====== RAW DATA ======
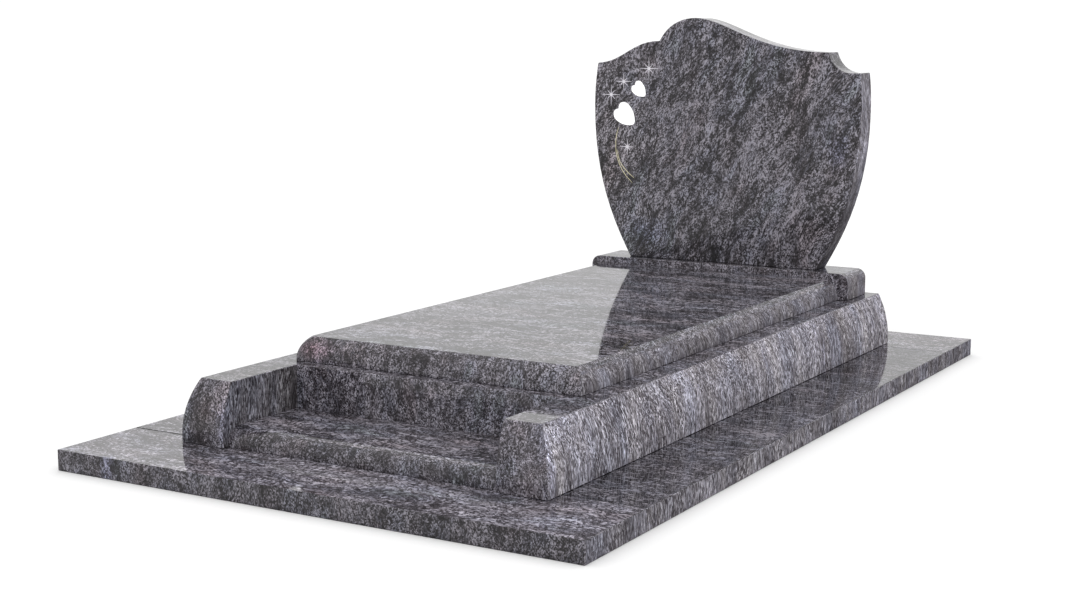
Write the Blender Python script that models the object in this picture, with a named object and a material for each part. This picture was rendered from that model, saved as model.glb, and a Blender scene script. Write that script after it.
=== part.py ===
"""Granite grave monument: a ground frame of slabs, two kerbs with a low step between them at the
foot, a ledger slab with rounded edges, and a headstone on its own base.

Metres, Z up. X runs across the grave, +Y points from the foot to the headstone, and the origin
is the centre of the ground frame's underside.
"""
import math

import bmesh
import bpy

# main sizes of the whole monument
FRAME_WIDTH = 1.40
FRAME_LENGTH = 2.46
MONUMENT_HEIGHT = 1.0379

# clearances
REST_GAP = 0.0003          # between pieces that rest on each other or butt together
ARRIS = 0.0015             # small polished chamfer along every sharp edge

# ground frame of four slabs, and how far it shows round the kerbs
FRAME_THICKNESS = 0.05
SIDE_MARGIN = 0.20
END_MARGIN = 0.20
END_SLAB_DEPTH = 0.256     # the front and rear slabs, measured along the grave

# kerbs along both sides, bellied on the outside and at the foot end
KERB_SET_WIDTH = FRAME_WIDTH - 2.0 * SIDE_MARGIN
KERB_LENGTH = FRAME_LENGTH - 2.0 * END_MARGIN
KERB_WIDTH = 0.128
KERB_HEIGHT = 0.152
KERB_UPRIGHT = 0.018       # straight height below the belly
KERB_BATTER = 0.034        # how far the belly leans in at the top
KERB_CORNER = 0.004        # plan radius of the outer corner at the foot end
STEP_BEARING = 0.042       # how far the side slabs reach in under the step and the beams
SIDE_SLAB_WIDTH = SIDE_MARGIN + KERB_WIDTH + STEP_BEARING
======
### WHAT THE TASK REQUIRES
From the data, list each line in which the string "part" appears.

### ANSWER TO THIS TASK
Write the Blender Python script that models the object in this picture, with a named object and a material for each part. This picture was rendered from that model, saved as model.glb, and a Blender scene script. Write that script after it.
=== part.py ===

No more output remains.